Musetti e il super coach? La polemica e il valore di un aiuto esterno

Lorenzo Musetti, al termine della partita vinta (a sorpresa) con Novak Djokovic, ha scritto sulla telecamera un messaggio eloquente “Super coach?”. Con il gesto, il carrarino ha preso le difese, in maniera eloquente, del proprio coach Simone Tartarini. Ma cosa ha fatto scattare la polemica?

La polemica (sterile)

Galeotto fu (citando il caro Dante visto che parliamo di un fatto tutto toscano) l’articolo di Paolo Bertolucci alla Gazzetta dello Sport. Il campione di Coppa Davis 1976, con motivazioni ben descritte e senza screditare il lavoro di nessuno, ha suggerito a Matteo Berrettini e Musetti di affiancare al proprio staff un super coach, così come ha fatto Jannik Sinner con Darren Cahill. Alcuni giorni dopo, sono arrivate anche le parole di Diego Nargiso a rincarare la dose e la tensione è sfociata con la risposta di Tartarini (coach di Lorenzo) e dello stesso tennista carrarino che, dopo la vittoria con Djokovic, ha voluto sbeffeggiare i detrattori con la frase “Super coach?” scritta con il pennarello sulla telecamera.

Il valore di un super coach

Adesso che abbiamo chiarito la vicenda, entriamo nel lato tecnico (che è ciò che più ci interessa). Inutile girarci attorno, la vittoria contro il numero 1 del mondo può essere finalmente il momento di svolta per Musetti che, finora, ha vissuto una stagione da incubo. I risultati non sono mai arrivati e solo al masters1000 di Montecarlo sta dimostrando di valere la classifica che occupa (tornei horror vissuti in Australia, Sud America e Stati Uniti nel 2023). Stesso discorso per Berrettini che, purtroppo, si è dovuto ritirare prima del match con Holger Rune per colpa di un infortunio (anche lui ha trovato a Montecarlo le sensazioni giuste per iniziare a vincere).

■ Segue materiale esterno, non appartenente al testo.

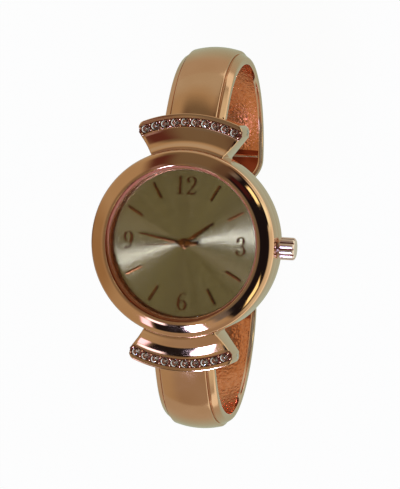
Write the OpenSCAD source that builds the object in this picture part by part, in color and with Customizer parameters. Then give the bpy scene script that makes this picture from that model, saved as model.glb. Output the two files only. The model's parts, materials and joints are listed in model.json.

Momenti di difficoltà che capitano nel tennis e che, ovviamente, portano con loro degli interrogativi per provare a migliorarsi. Una via per un miglioramento sicuro, come dimostrano i risultati dei giocatori che vi andremo ad elencare, passa per l’assunzione a tempo pieno (o anche solo per alcuni tornei) di un super coach.

Gli esempi

Iniziamo con l’esempio nostrano: Sinner. Dopo la separazione burrascosa con Riccardo Piatti, l’altoatesino ha vissuto momenti molto difficili con il solo Simone Vagnozzi all’angolo tecnico. Dalla scorsa estate, invece, con l’inserimento di Cahill, Jannik ha raggiunto un livello di gioco mai avuto prima, che l’ha portato (and counting) fino al best ranking al numero 8 del mondo. Una crescita importante, con i risultati che sono arrivati su ogni superficie di gioco.

Prendendo come esempio i migliori del mondo, possiamo notare come anche loro si siano affidati a coach esterni nel corso della propria carriera. Djokovic ha assunto (adesso a tempo pieno) Goran Ivanisevic e per anni è stato seguito da Boris Becker e Andre Agassi. Rafael Nadal ha affiancato in passato Carlos Moya allo zio Toni. Stesso discorso per Roger Federer quando si è fatto aiutare da Ivan Ljubicic. Per non parlare dei casi riguardanti Andy Murray (Ivan Lendl), Grigor Dimitrov (Agassi), Felix Auger Aliassime (Toni Nadal) e Stefanos Tsitsipas (che ha interrotto da poco la collaborazione con Patrick Mouratoglou).

In definitiva, l’assunzione di un super coach non è un tradimento a chi ti ha portato fino al professionismo ed è riuscito a farti emergere, ma un ulteriore step per crescere e arrivare fino ai massimi livelli del tennis. La storia, almeno in questo caso, può insegnare qualcosa a tutti.